Infrastructure Fragility: Pipelines and shipping routes are vulnerable to accidents, sabotage, and natural disasters.
Market Volatility: Dependence on global markets exposes Europe to price shocks and supply disruptions.
These risks underscore the need for robust domestic alternatives to hedge against disruptions.
Electrolysis, the process of producing hydrogen from water using electricity, is emerging as a cornerstone of energy security. It allows hydrogen production to be decentralised, leveraging local renewable resources like wind and solar. My research shows that investing in electrolysis is a highly effective strategy for mitigating import risks.
Key Findings:
Cost-Effective Hedging: Electrolysis accounts for 95% of the strategic investment budget in my model, proving far more effective than underground hydrogen storage (UHS) at reducing system costs during supply disruptions.
Dual Benefits: Beyond providing insurance against import shocks, electrolysis supports grid stability by consuming surplus renewable electricity, reducing curtailment.
Scalability: Unlike UHS, which requires specific geological conditions, electrolysis can be deployed almost anywhere, making it a more flexible solution.
The model assumes a future Central Western Europe (CWE) energy system, showing that an additional 4 GW of electrolysis capacity would effectively hedge against disruptions.

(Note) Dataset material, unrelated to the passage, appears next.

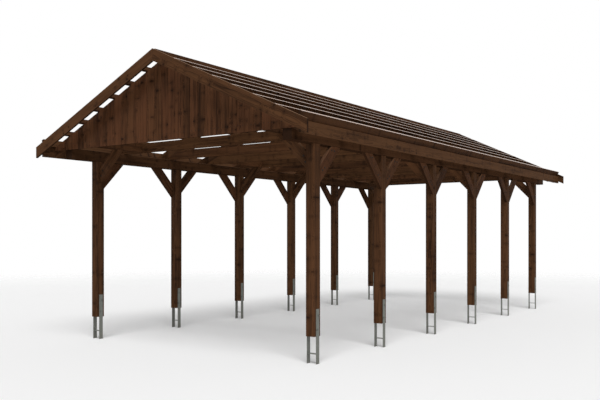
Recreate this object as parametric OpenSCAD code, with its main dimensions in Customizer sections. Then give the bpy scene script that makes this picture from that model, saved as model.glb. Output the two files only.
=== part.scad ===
// Open timber carport with a gabled roof frame: twelve posts on steel ground anchors,
// two eaves beams, eleven trusses, tiling battens, boarded gables, bargeboards and fascias.
// X runs across the gable, Y runs back from the front gable, Z is up from the anchor feet.

/* [Posts] */
// Side of the square posts
post_w = 115; // [90:5:160]
// Number of posts in each row
posts_per_row = 6; // [2:1:6]
// Spacing of the posts along a row, centre to centre
bay = 1515; // [1200:5:1600]
// Spacing of the two rows, centre to centre
row_gap = 3515; // [3000:5:4000]
// Height of the underside of the eaves beams above the anchor feet
beam_underside = 2400; // [2200:10:2800]
// Width of the planed-off corners of posts and eaves beams
arris = 4; // [1:1:8]

/* [Ground anchors] */
// Height of the two flat bars of an anchor
anchor_h = 600; // [500:10:800]
// Height of the post foot above the anchor feet
post_foot = 300; // [200:10:400]
// Width of the flat bars
bar_w = 60; // [40:5:80]
// Thickness of the flat bars and of the cross web
bar_t = 5; // [4:1:8]
// Height of the cross web above the anchor feet
web_z = 107; // [60:1:180]

/* [Beams and trusses] */
// Height of the eaves beams
beam_h = 140; // [100:5:200]
// Number of trusses along the roof
trusses = 11; // [6:1:12]
// Spacing of the last two trusses, which is what the even spacing of the others leaves over
last_truss_step = 349; // [250:1:600]
// Distance of the gable trusses from the centre of the end posts
gable_reach = 455; // [250:5:480]
// Thickness of the rafters and tie beams
truss_t = 60; // [40:5:80]
// Depth of the rafters, square to the slope
rafter_h = 120; // [100:5:180]
// Level length of the rafters' birdsmouth on the eaves beams
rafter_seat = 40; // [20:5:80]
// Height of the tie beams
tie_h = 126; // [100:2:180]

/* [Roof] */
// Overhang from the outer face of the posts to the ends of the bargeboards
eaves_out = 335; // [200:5:500]
// Pitch of the roof in degrees
pitch = 24.85; // [20:0.05:30]
// Overhang from the centre of the end posts to the face of the bargeboards
verge = 700; // [620:5:800]

/* [Battens] */
// Width of the tiling battens along the slope
batten_w = 36; // [24:1:60]
// Thickness of the tiling battens
batten_h = 56; // [24:1:60]
// Distance of the highest batten's middle from the ridge, measured level
first_batten = 314; // [250:1:340]
// Distance of the lowest batten's middle from the fascia's face, measured level
last_batten = 318; // [280:1:400]
// Number of battens on each slope, without the ridge and eaves battens
battens = 6; // [4:1:8]
// Distance of the raised eaves batten's middle from the fascia's face, measured level
eaves_batten = 25; // [20:1:60]
// Height of the eaves batten above the other battens
eaves_raise = 45; // [0:1:60]

/* [Braces] */
// Length of a brace's reach down the post and along the beam
brace_leg = 418; // [300:2:500]
// Width of a brace across its length
brace_w = 130; // [70:5:150]
// Thickness of a brace
brace_t = 40; // [30:5:110]
// Posts, counted from the front, that carry a brace across the carport
cross_braced = [1, 3, 4, 6];
// Distance of the lower corner of those braces below the eaves beams
cross_drop = 284; // [200:2:300]

/* [Boards] */
// Width of the bargeboards
barge_w = 128; // [100:5:200]
// Thickness of the bargeboards and fascias
barge_t = 28; // [18:1:40]
// Height of the fascias
fascia_h = 130; // [90:5:160]
// Height of the fascias' top edge above the rafters
fascia_up = 20; // [0:1:22]
// Distance of the fascias' faces inside the ends of the bargeboards
fascia_in = 90; // [40:5:120]
// Thickness of the gable boarding
boarding_t = 20; // [15:1:28]
// Reach of the boarding below the gable tie beam
boarding_drop = 22; // [0:1:60]

/* [Hidden] */

stain = "SaddleBrown";
zinc = "Silver";
half = post_w/2;
row_x = row_gap/2;
half_y = (posts_per_row - 1)*bay/2;
beam_top = beam_underside + beam_h;
rise = tan(pitch);
batten_drop = batten_h/cos(pitch);
rafter_drop = rafter_h/cos(pitch);
outer = row_x + half;
ridge_top = beam_top + (outer - rafter_seat)*rise + rafter_drop + batten_drop;
gable_y = half_y + gable_reach;
gable_face = gable_y + truss_t/2;
truss_step = (2*gable_y - last_truss_step)/(trusses - 2);
board_back = half_y + verge - barge_t;
roof_end = outer + eaves_out;
fascia_x = roof_end - fascia_in;
tail = fascia_x - barge_t;
brace_cut = brace_w*sqrt(2);
cross_foot = beam_underside - cross_drop;

// Heights over the level distance x from the ridge: bargeboard tops, rafter tops, rafter undersides
function roof_z(x) = ridge_top - x*rise;
function rafter_top(x) = roof_z(x) - batten_drop;
function rafter_low(x) = rafter_top(x) - rafter_drop;
// Level distance from the ridge where the rafters' underside is at height z
function rafter_at(z) = (rafter_low(0) - z)/rise;
function post_y(i) = (i - 1)*bay - half_y;
function truss_y(k) = k < trusses ? (k - 1)*truss_step - gable_y : gable_y;
// Number of the last truss in front of post i
function truss_before(i) = min(floor((post_y(i) + gable_y)/truss_step) + 1, trusses - 1);

fascia_top = rafter_top(fascia_x) + fascia_up;
fascia_low = fascia_top - fascia_h;

// Plate of thickness t with its middle at y, from an outline drawn in X and Z
module plate(y, t) {
    translate([0, y + t/2, 0])
        rotate([90, 0, 0])
            linear_extrude(t)
                children();
}

// Square timber section with planed-off corners
module timber(w, h) {
    polygon([[arris - w/2, 0], [w/2 - arris, 0], [w/2, arris], [w/2, h - arris],
             [w/2 - arris, h], [arris - w/2, h], [-w/2, h - arris], [-w/2, arris]]);
}

module left() {
    mirror([1, 0, 0])
        children();
}

module rear() {
    mirror([0, 1, 0])
        children();
}

module post(i) {
    color(stain)
        translate([row_x, post_y(i) - half, post_foot])
            linear_extrude(beam_underside - post_foot)
                timber(post_w, post_w);
}

// Ground anchor: two flat bars on the sides of the post, joined by a web below its foot
module anchors() {
    color(zinc)
        for (i = [1:posts_per_row]) {
            for (s = [-1, 1])
                translate([row_x + s*(half + bar_t/2) - bar_t/2, post_y(i) - bar_w/2, 0])
                    cube([bar_t, bar_w, anchor_h]);
            translate([row_x - half, post_y(i) - bar_w/2, web_z])
                cube([post_w, bar_w, bar_t]);
        }
}

module eaves_beam() {
    color(stain)
        translate([row_x, 0, beam_underside])
            plate(0, 2*gable_face)
                timber(post_w, beam_h);
}

// Knee brace on the side d of post i, flush with the row's outer face
module knee(i, d) {
    translate([row_x + half - brace_t, post_y(i) + d*half, beam_underside])
        rotate([90, 0, 90])
            linear_extrude(brace_t)
                polygon([[0, -brace_leg], [d*brace_leg, 0], [d*(brace_leg - brace_cut), 0],
                         [0, brace_cut - brace_leg]]);
}

module braces() {
    color(stain)
        for (i = [1:posts_per_row]) {
            if (i > 1)
                knee(i, -1);
            if (i < posts_per_row)
                knee(i, 1);
        }
}

// Brace across the carport, from the middle of the post's inner side up to the trimmer between two tie beams
module cross_brace(i) {
    x = row_x - half;
    plate(post_y(i), brace_t)
        polygon([[x, cross_foot], [x, cross_foot + brace_cut],
                 [x - (beam_top - cross_foot - brace_cut), beam_top], [x - (beam_top - cross_foot), beam_top]]);
}

module cross_braces() {
    color(stain)
        for (i = cross_braced) {
            cross_brace(i);
            left()
                cross_brace(i);
        }
}

module trimmer(i) {
    k = truss_before(i);
    middle = row_x - half - (beam_top - cross_foot - brace_cut/2);
    translate([middle - truss_t/2, truss_y(k) + truss_t/2, beam_top])
        cube([truss_t, truss_y(k + 1) - truss_y(k) - truss_t, tie_h]);
}

module brace_trimmers() {
    color(stain)
        for (i = cross_braced) {
            trimmer(i);
            left()
                trimmer(i);
        }
}

// Tie beam on the eaves beams, its ends cut to the slope of the rafters' undersides
module tie_beams() {
    low = rafter_at(beam_top);
    top = rafter_at(beam_top + tie_h);
    color(stain)
        for (k = [1:trusses])
            plate(truss_y(k), truss_t)
                polygon([[-low, beam_top], [low, beam_top], [top, beam_top + tie_h], [-top, beam_top + tie_h]]);
}

// Rafter with a plumb cut at the ridge, a birdsmouth on the eaves beam and a plumb tail with a level trim
module rafters() {
    color(stain)
        for (k = [1:trusses])
            plate(truss_y(k), truss_t)
                polygon([[0, rafter_low(0)], [rafter_at(beam_top), beam_top], [outer, beam_top],
                         [outer, rafter_low(outer)], [rafter_at(fascia_low), fascia_low],
                         [tail, fascia_low], [tail, rafter_top(tail)], [0, rafter_top(0)]]);
}

module batten(x, h) {
    translate([x, 0, roof_z(x)])
        rotate([0, pitch, 0])
            translate([-batten_w/2, -board_back, -batten_h])
                cube([batten_w, 2*board_back, h]);
}

module tiling_battens() {
    step = (fascia_x - last_batten - first_batten)/(battens - 1);
    color(stain) {
        for (b = [0:battens - 1])
            batten(first_batten + b*step, batten_h);
        batten(fascia_x - eaves_batten, batten_h + eaves_raise);
    }
}

// Batten on the crown of the rafters, its underside cut to both slopes
module ridge_batten() {
    w = batten_w/2;
    color(stain)
        plate(0, 2*board_back)
            polygon([[-w, rafter_top(w)], [0, rafter_top(0)], [w, rafter_top(w)], [w, ridge_top], [-w, ridge_top]]);
}

module gable_boarding() {
    low = beam_top - boarding_drop;
    color(stain)
        plate(-gable_face - boarding_t/2, boarding_t)
            polygon([[-tail, low], [tail, low], [tail, rafter_top(tail)], [0, rafter_top(0)],
                     [-tail, rafter_top(tail)]]);
}

module bargeboard() {
    drop = barge_w/cos(pitch);
    color(stain)
        plate(-board_back - barge_t/2, barge_t)
            polygon([[0, ridge_top - drop], [roof_end, roof_z(roof_end) - drop], [roof_end, roof_z(roof_end)],
                     [0, ridge_top]]);
}

module fascia() {
    color(stain)
        translate([tail, -board_back, fascia_low])
            cube([barge_t, 2*board_back, fascia_h]);
}

module post_left_1() { left() post(1); }
module post_left_2() { left() post(2); }
module post_left_3() { left() post(3); }
module post_left_4() { left() post(4); }
module post_left_5() { left() post(5); }
module post_left_6() { left() post(6); }
module anchors_left() { left() anchors(); }
module eaves_beam_left() { left() eaves_beam(); }
module braces_left() { left() braces(); }
module rafters_left() { left() rafters(); }
module battens_left() { left() tiling_battens(); }
module gable_boarding_rear() { rear() gable_boarding(); }
module bargeboard_front_left() { left() bargeboard(); }
module bargeboard_rear_left() { rear() left() bargeboard(); }
module bargeboard_rear_right() { rear() bargeboard(); }
module fascia_left() { left() fascia(); }

post_left_1();
post_left_2();
post_left_3();
post_left_4();
post_left_5();
post_left_6();
post(1);  // post_right_1
post(2);  // post_right_2
post(3);  // post_right_3
post(4);  // post_right_4
post(5);  // post_right_5
post(6);  // post_right_6
anchors_left();
anchors();  // anchors_right
eaves_beam_left();
eaves_beam();  // eaves_beam_right
braces_left();
braces();  // braces_right
cross_braces();
brace_trimmers();
tie_beams();
rafters_left();
rafters();  // rafters_right
battens_left();
tiling_battens();  // battens_right
ridge_batten();
gable_boarding();  // gable_boarding_front
gable_boarding_rear();
bargeboard_front_left();
bargeboard();  // bargeboard_front_right
bargeboard_rear_left();
bargeboard_rear_right();
fascia_left();
fascia();  // fascia_right
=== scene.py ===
import bpy
import math
import numpy as np
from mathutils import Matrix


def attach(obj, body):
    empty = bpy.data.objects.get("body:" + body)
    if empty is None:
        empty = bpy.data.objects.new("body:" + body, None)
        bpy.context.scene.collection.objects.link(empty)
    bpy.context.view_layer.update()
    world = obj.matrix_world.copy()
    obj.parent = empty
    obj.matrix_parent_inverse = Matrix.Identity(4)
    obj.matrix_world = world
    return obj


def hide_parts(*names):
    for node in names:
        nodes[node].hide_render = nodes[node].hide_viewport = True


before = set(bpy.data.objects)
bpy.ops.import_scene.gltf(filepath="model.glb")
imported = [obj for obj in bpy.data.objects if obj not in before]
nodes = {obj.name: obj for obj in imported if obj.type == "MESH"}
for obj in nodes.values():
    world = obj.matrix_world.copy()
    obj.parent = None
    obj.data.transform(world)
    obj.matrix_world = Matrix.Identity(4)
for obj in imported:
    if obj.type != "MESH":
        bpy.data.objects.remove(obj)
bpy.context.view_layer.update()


# Camera: level, 35 degrees to the ridge, standing in front of the right-hand row as in the photo.
# Its focal length and the shift of its middle were solved from the corners of posts, beams and boards.
PHOTO_W, PHOTO_H = 600, 400
FOCAL_PX = 754.02
MIDDLE_PX = (295.63, 235.63)
SENSOR_MM = 36
EYE = (6.331, -10.6505, 1.399)
TURN = 35
lens = bpy.data.cameras.new("camera")
lens.sensor_width = SENSOR_MM
lens.lens = FOCAL_PX / PHOTO_W * SENSOR_MM
lens.shift_x = (PHOTO_W / 2 - MIDDLE_PX[0]) / PHOTO_W
lens.shift_y = (MIDDLE_PX[1] - PHOTO_H / 2) / PHOTO_W
camera = bpy.data.objects.new("camera", lens)
bpy.context.scene.collection.objects.link(camera)
camera.location = EYE
camera.rotation_euler = (math.radians(90), 0, math.radians(TURN))
bpy.context.scene.camera = camera
bpy.context.scene.view_settings.view_transform = "Standard"


# Floor and light: a plain pale floor that fades into the white background far from the posts, an even sky,
# a broad soft panel high in front, and a soft sun that gives the timbers their light and dark sides.
# A Field is one shader socket, and arithmetic on Fields adds the nodes that work it out.
class Field:
    def __init__(self, tree, socket):
        self.tree = tree
        self.socket = socket

    def math(self, kind, *others):
        return node(self.tree, "ShaderNodeMath", {"operation": kind}, self, *others)

    def __add__(self, other):
        return self.math("ADD", other)

    __radd__ = __add__

    def __sub__(self, other):
        return self.math("SUBTRACT", other)

    def __rsub__(self, other):
        return (self * -1) + other

    def __mul__(self, other):
        return self.math("MULTIPLY", other)

    __rmul__ = __mul__

    def __truediv__(self, other):
        return self.math("DIVIDE", other)

    def __abs__(self):
        return self.math("ABSOLUTE")

    def least(self, other):
        return self.math("MINIMUM", other)

    def most(self, other):
        return self.math("MAXIMUM", other)

    def step(self, low, high):
        """Smooth step: 0 up to low, 1 from high on, with a soft S between them."""
        settings = {"interpolation_type": "SMOOTHSTEP"}
        return node(self.tree, "ShaderNodeMapRange", settings, self, low, high, 0.0, 1.0)

    def always(self, value):
        """The same value everywhere, as a Field."""
        return self * 0 + value


def feed(socket, value):
    """Link the socket to a Field, or set it to a constant; None leaves it as it is."""
    if isinstance(value, Field):
        value.tree.links.new(value.socket, socket)
    elif value is not None:
        socket.default_value = value


def node(tree, kind, settings, *values, named=None, out=0):
    """New node with its settings, and its sockets' values in order or by name; one output as a Field."""
    made = tree.nodes.new(kind)
    for name, setting in settings.items():
        setattr(made, name, setting)
    for place, value in [*enumerate(values), *(named or {}).items()]:
        feed(made.inputs[place], value)
    return Field(tree, made.outputs[out])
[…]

While electrolysis takes centre stage, UHS still plays an important supporting role. It offers a buffer for seasonal fluctuations, storing hydrogen produced during periods of high renewable generation for use during shortages. However, its strategic value is more limited compared to electrolysis.
Findings on UHS:
Supplementary, Not Primary: UHS investments make up only 5% of the total strategic budget.
Geological Constraints: UHS is feasible only in regions with suitable salt caverns or aquifers, limiting its scalability.
Complementarity: UHS and electrolysis work best together, with storage reducing the need for real-time hydrogen production during disruptions.
The study paints a sobering picture of hydrogen imports as an unreliable cornerstone for energy systems. Even under optimistic scenarios, Europe’s import dependency would remain above 50% by 2035, exposing it to the same risks that plagued its natural gas supply. Moreover, hydrogen trade is likely to mirror the patterns of fossil fuel markets, with a few dominant suppliers wielding disproportionate influence.
A Cautionary Note for Other Fuels:
The insights from this study extend beyond hydrogen. Electrofuels (e.g., synthetic methane, ammonia) and other renewable substitutes for fossil fuels share similar characteristics. Like hydrogen, they are energy carriers that can be produced locally or imported. Investing in local production infrastructure for these fuels could provide the same resilience benefits highlighted for hydrogen.
Building a resilient hydrogen economy requires more than ambitious targets—it demands strategic investments that prioritise security and sustainability. Here’s what policymakers should focus on:
Shift the Narrative: Move away from over-reliance on imports and recognise the strategic value of local electrolysis.
Subsidise Local Production: Offer financial support for electrolysis projects, ensuring they remain competitive with cheaper imports.
Incentivise Complementary Storage: Promote UHS in regions where it is geologically viable to enhance seasonal resilience.
Invest in Infrastructure: Develop robust electricity grids and hydrogen pipelines to support decentralised production and distribution.
Hydrogen imports are often touted as the silver bullet for Europe’s decarbonisation and energy security challenges. But as my study shows, the reality is far more nuanced. Local production through electrolysis not only enhances energy security but also supports the broader energy transition by integrating renewables.
This lesson is a universal one. Whether we’re talking about hydrogen, electrofuels, or other energy carriers, local solutions are often the most resilient. By focusing on domestic production and strategic storage, we can build energy systems that are not only sustainable but also secure against the uncertainties of a changing world.